Bununla birlikte, C. Hagel’in istifasında başka bir unsurun daha, Washington’ın Yakın Doğu siyasetinin, ciddi rol oynadığı düşünülür. Burada esas olarak Beyaz Saray ile IŞİD’in mücadelesi söz konusu edilir. C. Hagel, bu meselede sert adımların taraftarı değildi. O, günümüz dünyasını “fikirlerin mücadele alanı” olarak gören demokrat bir kimsedir. Washington, Yakın Doğu’da demokratik devletlerin oluşmasına destek vermelidir. Onun fikirlerine göre, insani ve ekonomik boyut üstünlük taşımalıdır. Terörün önünü askeri yöntemlerle almak çok zordur (Bkz.: Chuck Hagel. A Republican Foreign Policy / Foreign Affairs, July/August 2004, Volume 83, Number 4).
Görüldüğü gibi, bunlar ABD’nin Irak’ta yürüttüğü siyasete uymuyor. Önceleri Washington, bu ülkeyi askeri güçle işgal edip, kendi çıkarlarına uyan bir rejim yaratabilirse, sorunu çözmüş olacağını düşünüyordu. Bu sebeple ABD askerlerini Irak’tan çıkarmaya başladı. Fakat sonraki süreçler bunun riskli olduğunu gösterdi. Zira Irak’ta terör güçlendi. İŞID gibi tehlikeli bir teşkilatın kurulması ise, çok ciddi tehditlerin varlığını gösterdi. C. Hagel, görüldüğü kadarıyla bunlara olumsuz bakıyor. Washington’ın askeri yöntemlere başvurmasının sonuçta başarı sağlayacağına inanmamaktadır.
Uzmanlar görüşlerinde emindir. Fakat yeni Bakan’ın kim olacağı konusunda net değiller. Onun Washington’un sert tutumunu yansıtan kanattan olacağına şüphe yoktur. ABD’nin BM Daimi eski Temsilcisi John Bolton (Con Bolton), bu konuda sorunlar yaşanabileceğini öngörür. Ona göre, “bu tür görev değişiklikleri genelde ileride sorun yaşanmasıyla sonuçlanır” (Bkz.: Отставка Чака Хейгела / “Голос Америки”, 24 noyabr 2014).
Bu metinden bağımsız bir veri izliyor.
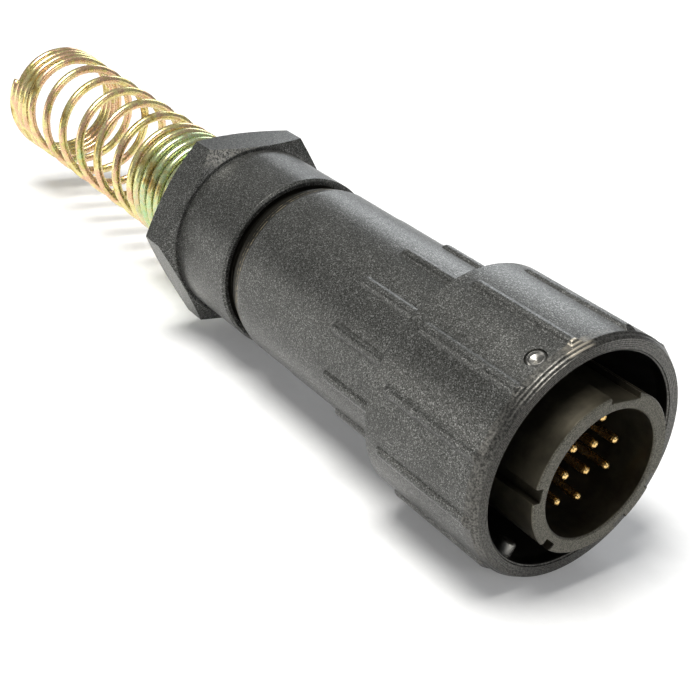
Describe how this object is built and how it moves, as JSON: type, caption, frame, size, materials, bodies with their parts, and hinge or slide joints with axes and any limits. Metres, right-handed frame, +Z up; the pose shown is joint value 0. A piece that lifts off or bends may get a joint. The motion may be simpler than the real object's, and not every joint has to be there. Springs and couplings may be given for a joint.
{
  "type": "push-pull bayonet circular connector plug",
  "caption": "Circular connector plug with ribbed coupling ring, bayonet pins, keyed barrel with pin contacts, backshell, cable gland and wire strain-relief spring.",
  "frame": {"origin": "centre of the coupling ring's open mouth, on the connector's axis", "axes": "+X along the axis towards the mating end, +Z up as the plug lies on its side, one flat of the gland nut facing down"},
  "size_m": [0.1246, 0.0284, 0.0284],
  "materials": {
    "anthracite": "satin dark anthracite coating with fine metallic sparkle",
    "olive_shell": "dark olive plated aluminium, satin, bead-blasted rim",
    "navy_insert": "moulded dark blue dielectric, semi-matt",
    "grommet_rubber": "soft sealing rubber",
    "seal_rubber": "black rubber",
    "contact_gold": "gold plated",
    "brass": "turned brass",
    "stainless": "turned stainless steel",
    "spring_steel": "spring steel strip",
    "bare_metal": "machined aluminium",
    "yellow_chromate": "zinc plated wire with iridescent yellow chromate"
  },
  "bodies": {
    "plug_body": {"plug_shell": "olive_shell", "snap_ring": "spring_steel", "insert_front": "navy_insert", "insert_grommet": "grommet_rubber", "grommet_follower": "bare_metal", "insert_clip": "spring_steel", "shell_seal": "seal_rubber", "backshell": "anthracite", "wave_spring": "spring_steel", "seat_washer": "brass", "gland_seal": "seal_rubber", "contact_1": "contact_gold", "contact_2": "contact_gold", "contact_3": "contact_gold", "contact_4": "contact_gold", "contact_5": "contact_gold", "contact_6": "contact_gold", "contact_7": "contact_gold", "contact_8": "contact_gold", "contact_9": "contact_gold", "contact_10": "contact_gold", "contact_11": "contact_gold", "contact_12": "contact_gold"},
    "thrust_carrier": {"thrust_washer": "spring_steel", "stop_pin": "brass"},
    "ring": {"coupling_ring": "anthracite", "bayonet_pins": "stainless"},
    "slip_carrier": {"slip_washer": "brass"},
    "nut": {"gland_nut": "anthracite", "strain_spring": "yellow_chromate"}
  },
  "joints": [
    {"name": "ring_slide", "type": "slide", "parent": "plug_body", "child": "thrust_carrier", "axis": [1, 0, 0], "range_m": [-0.002, 0], "stiffness_N_per_m": 1500, "springref_m": 0.003, "deforming": ["wave_spring"]},
    {"name": "ring_turn", "type": "hinge", "parent": "thrust_carrier", "child": "ring", "pos_m": [-0.01235, 0, 0], "axis": [1, 0, 0], "range_deg": [-20, 100]},
    {"name": "gland_feed", "type": "slide", "parent": "plug_body", "child": "slip_carrier", "axis": [1, 0, 0], "range_m": [-0.00301, 0.00091], "deforming": ["gland_seal"]},
    {"name": "gland_turn", "type": "hinge", "parent": "slip_carrier", "child": "nut", "pos_m": [-0.0565, 0, 0], "axis": [1, 0, 0], "range_deg": [-1080, 324]}
  ],
  "couplings": [
    {"joint": "gland_feed", "follows": "gland_turn", "m_per_rad": 0.00015915}
  ]
}
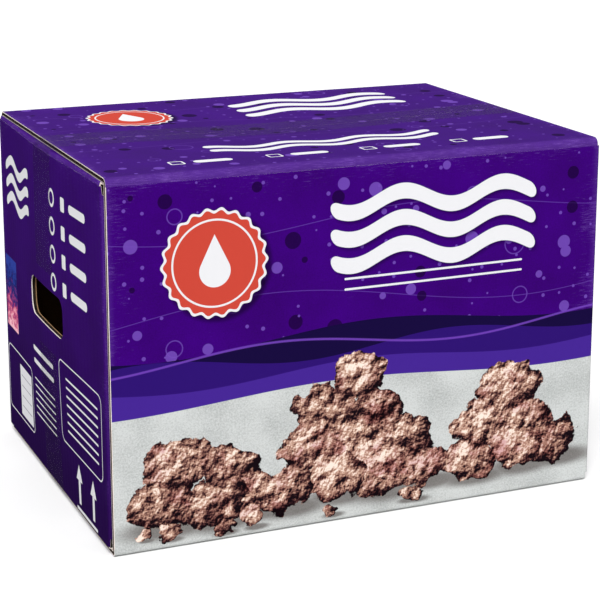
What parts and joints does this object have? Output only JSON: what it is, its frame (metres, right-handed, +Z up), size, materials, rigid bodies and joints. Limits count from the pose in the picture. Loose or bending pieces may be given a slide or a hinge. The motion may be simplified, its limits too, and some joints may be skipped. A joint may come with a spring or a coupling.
{
  "type": "printed corrugated cardboard carton",
  "caption": "Closed and taped cardboard carton with printed walls, a hand hole in each end and two outer top flaps that open.",
  "frame": {"origin": "on the floor, under the middle of the carton's outside box", "axes": "+X along the long side, +Y from the front to the back, +Z up; the front looks along -Y"},
  "size_m": [0.4092, 0.3038, 0.2803],
  "materials": {
    "printed_board": "printed white-top liner, satin ink",
    "bare_board": "plain kraft liner, matt",
    "clear_tape": "clear polypropylene packing tape"
  },
  "bodies": {
    "carton": {"front_panel": "printed_board", "back_panel": "printed_board", "left_end_panel": "printed_board", "right_end_panel": "printed_board", "glue_tab": "bare_board", "front_bottom_flap": "printed_board", "back_bottom_flap": "printed_board", "left_inner_bottom_flap": "printed_board", "right_inner_bottom_flap": "printed_board", "left_inner_top_flap": "printed_board", "right_inner_top_flap": "printed_board", "left_tape_tail": "clear_tape", "right_tape_tail": "clear_tape", "bottom_tape": "clear_tape"},
    "front_flap": {"front_top_flap": "printed_board", "front_top_tape": "clear_tape"},
    "back_flap": {"back_top_flap": "printed_board", "back_top_tape": "clear_tape"}
  },
  "joints": [
    {"name": "front_flap_crease", "type": "hinge", "parent": "carton", "child": "front_flap", "pos_m": [0, -0.15, 0.28], "axis": [1, 0, 0], "range_deg": [0, 240]},
    {"name": "back_flap_crease", "type": "hinge", "parent": "carton", "child": "back_flap", "pos_m": [0, 0.15, 0.28], "axis": [-1, 0, 0], "range_deg": [0, 240]}
  ]
}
Peki bundan sonra neler olabilir? İlk olarak, Washington’ın dış politikasında elinin zayıflaması öngörülür. IŞİD ve Afganistan meselelerine uzmanlar bu açıdan bakıyorlar. Görünüyor ki, yakın gelecekte küresel jeosiyasi manzarada olumlu değişiklik ummak mümkün olmayacak. Bütünüyle büyük devletler arasında ilişkilerin gerginlikten kurtulabileceğini söylemek risklidir.
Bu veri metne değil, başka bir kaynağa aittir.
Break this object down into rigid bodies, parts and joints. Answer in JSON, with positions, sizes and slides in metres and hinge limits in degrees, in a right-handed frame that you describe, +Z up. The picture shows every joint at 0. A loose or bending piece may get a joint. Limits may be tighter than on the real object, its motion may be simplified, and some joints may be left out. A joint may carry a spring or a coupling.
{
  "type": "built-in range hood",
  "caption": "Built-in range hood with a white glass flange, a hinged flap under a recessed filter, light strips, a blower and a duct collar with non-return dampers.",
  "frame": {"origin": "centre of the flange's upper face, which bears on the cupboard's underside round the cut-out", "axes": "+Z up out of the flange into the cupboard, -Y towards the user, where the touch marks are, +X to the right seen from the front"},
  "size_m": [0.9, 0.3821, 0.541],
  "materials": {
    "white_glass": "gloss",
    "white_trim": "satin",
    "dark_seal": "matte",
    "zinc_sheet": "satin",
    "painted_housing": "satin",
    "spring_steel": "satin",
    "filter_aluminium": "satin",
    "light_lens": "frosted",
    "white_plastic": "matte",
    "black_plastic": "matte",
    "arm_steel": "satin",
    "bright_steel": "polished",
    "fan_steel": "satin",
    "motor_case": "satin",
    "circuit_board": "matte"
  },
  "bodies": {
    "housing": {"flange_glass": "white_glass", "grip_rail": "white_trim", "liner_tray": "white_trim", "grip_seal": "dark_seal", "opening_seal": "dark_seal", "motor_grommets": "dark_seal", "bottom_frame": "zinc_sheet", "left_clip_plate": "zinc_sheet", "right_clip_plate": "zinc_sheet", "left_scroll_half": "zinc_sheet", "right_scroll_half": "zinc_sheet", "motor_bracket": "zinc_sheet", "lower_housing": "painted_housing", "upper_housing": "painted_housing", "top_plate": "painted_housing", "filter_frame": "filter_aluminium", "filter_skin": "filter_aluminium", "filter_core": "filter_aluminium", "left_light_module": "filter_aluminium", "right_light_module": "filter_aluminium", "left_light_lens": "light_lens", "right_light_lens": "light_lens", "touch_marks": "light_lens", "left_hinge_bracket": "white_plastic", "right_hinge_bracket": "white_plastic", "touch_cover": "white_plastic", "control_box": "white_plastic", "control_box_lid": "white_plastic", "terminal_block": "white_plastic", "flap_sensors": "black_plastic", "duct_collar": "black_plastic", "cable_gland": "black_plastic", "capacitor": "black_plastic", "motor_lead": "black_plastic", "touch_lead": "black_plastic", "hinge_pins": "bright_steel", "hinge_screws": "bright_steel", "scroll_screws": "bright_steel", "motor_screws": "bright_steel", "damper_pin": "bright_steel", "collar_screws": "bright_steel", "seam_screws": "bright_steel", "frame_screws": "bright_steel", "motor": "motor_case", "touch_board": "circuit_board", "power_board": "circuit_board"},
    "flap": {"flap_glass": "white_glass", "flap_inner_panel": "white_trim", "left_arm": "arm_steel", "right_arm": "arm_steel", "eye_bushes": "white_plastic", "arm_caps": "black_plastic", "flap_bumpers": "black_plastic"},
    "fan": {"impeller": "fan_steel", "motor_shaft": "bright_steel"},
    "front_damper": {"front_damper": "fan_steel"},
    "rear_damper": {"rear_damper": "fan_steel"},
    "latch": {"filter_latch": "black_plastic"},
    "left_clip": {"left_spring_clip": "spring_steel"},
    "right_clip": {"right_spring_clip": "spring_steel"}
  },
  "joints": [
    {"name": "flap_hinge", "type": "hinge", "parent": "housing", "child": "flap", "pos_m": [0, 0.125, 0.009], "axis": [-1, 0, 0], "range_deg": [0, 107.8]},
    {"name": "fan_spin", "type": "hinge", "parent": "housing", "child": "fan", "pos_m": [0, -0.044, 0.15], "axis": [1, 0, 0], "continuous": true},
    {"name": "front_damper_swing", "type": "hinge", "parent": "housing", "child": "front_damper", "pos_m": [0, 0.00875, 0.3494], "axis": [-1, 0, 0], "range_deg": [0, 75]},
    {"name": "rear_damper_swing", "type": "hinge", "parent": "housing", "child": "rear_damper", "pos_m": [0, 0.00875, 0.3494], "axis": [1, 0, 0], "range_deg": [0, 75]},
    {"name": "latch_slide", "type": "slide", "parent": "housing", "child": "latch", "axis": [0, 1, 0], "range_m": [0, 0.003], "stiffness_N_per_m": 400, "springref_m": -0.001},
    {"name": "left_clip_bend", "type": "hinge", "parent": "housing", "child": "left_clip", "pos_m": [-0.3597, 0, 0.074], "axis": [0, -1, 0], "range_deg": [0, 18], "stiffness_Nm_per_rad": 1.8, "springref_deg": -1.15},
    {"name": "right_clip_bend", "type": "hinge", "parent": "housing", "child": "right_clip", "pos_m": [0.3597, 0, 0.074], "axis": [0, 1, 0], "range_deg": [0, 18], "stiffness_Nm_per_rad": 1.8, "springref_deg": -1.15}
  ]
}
Onu da unutmak olmaz ki, Amerika’da bir sonraki seçimlerde Cumhuriyetçilerin iktidara gelme ihtimali yüksektir. Bu ise, dış politikada sert adımların atılacağını düşündürüyor. Belki de Hagel’ın istifası bu sürecin başlangıcıdır? Böyle ise, o zaman Bolton haklıdır.
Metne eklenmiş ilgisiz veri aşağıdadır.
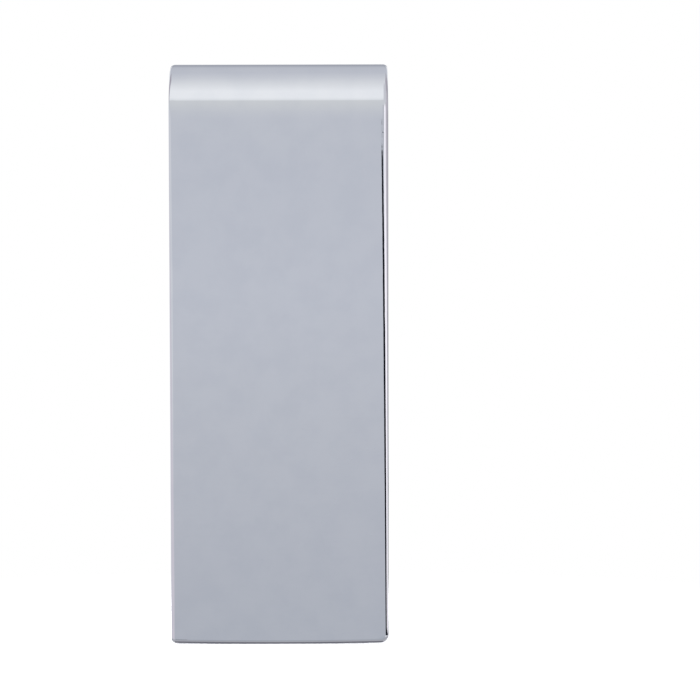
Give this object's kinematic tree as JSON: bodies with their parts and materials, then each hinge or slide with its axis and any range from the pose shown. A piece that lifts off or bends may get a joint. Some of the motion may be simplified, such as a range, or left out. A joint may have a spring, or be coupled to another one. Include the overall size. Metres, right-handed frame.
{
  "type": "money clip",
  "caption": "Polished metal strip bent over a bow into a flat front plate and a sprung arm that pinches folded notes against it, with a flared thumb lip.",
  "frame": {"origin": "centre of the front plate's flat outer face", "axes": "+X across the strip's width, -Y out of the front plate's outer face, +Z along the clip from the plate's free end to the bow"},
  "size_m": [0.022, 0.0072, 0.058],
  "materials": {
    "polished_silver": "polished"
  },
  "bodies": {
    "plate": {"front_plate": "polished_silver", "spring_bow": "polished_silver"},
    "arm": {"spring_arm": "polished_silver", "pinch_bend": "polished_silver", "thumb_lip": "polished_silver"}
  },
  "joints": [
    {"name": "arm_flex", "type": "hinge", "parent": "plate", "child": "arm", "pos_m": [0, 0.0038, 0.0291], "axis": [1, 0, 0], "range_deg": [0, 7], "stiffness_Nm_per_rad": 1.8, "springref_deg": -1.15, "deforming": ["spring_bow"]}
  ]
}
Bütün bunlar Washington’ın dış politikada zor bir durumla yüzleştiğinin göstergesidir. ABD’nin son dönemde farklı bölgelerde karşılaştığı sorunları çözmekte zorlandığı hissedilir. Dünya önderliğinin eski modeli tam kapasite ile çalışmamaktadır. Savunma Bakanı’nın istifası, bu açıdan birçok hususu aydınlatır. Bu süreç, Amerika’nın diğer güç unsurlarına da yayılabilir mi? Bu konuda öngörüler yapmak zor olsa da, uzmanlara göre bu olasılık düşüktür. Her hâlükârda, B. Obama’nın Başkanlığı süresince durumun istikrarını koruyacağına inanılır.
Gerçekler ise her zaman bütün ihtimalleri değiştiriverir. Açıktır ki, Amerika, dış politikasının zorlu dönemlerinden birini yaşamaktadır. Dünyadaki rolü, önceki çapta ya da etkide değildir. Meydana yeni güçlü devletler çıkıyor. Bu durumda, Chuck Hagel gibi isimlerin görevden uzaklaştırılmasının ne derecede doğru olduğunu zaman gösterecek. Zira bugün dünyanın güce değil, akla, bilgeliğe ve küresel stratejik düşünceye ihtiyacı var. Ne yazık ki, sözde bunu kabul etseler de, gerçekte Batılı siyasi çevreler başka türlü davranırlar. Olan da yine insanlığın güvenliğine olur.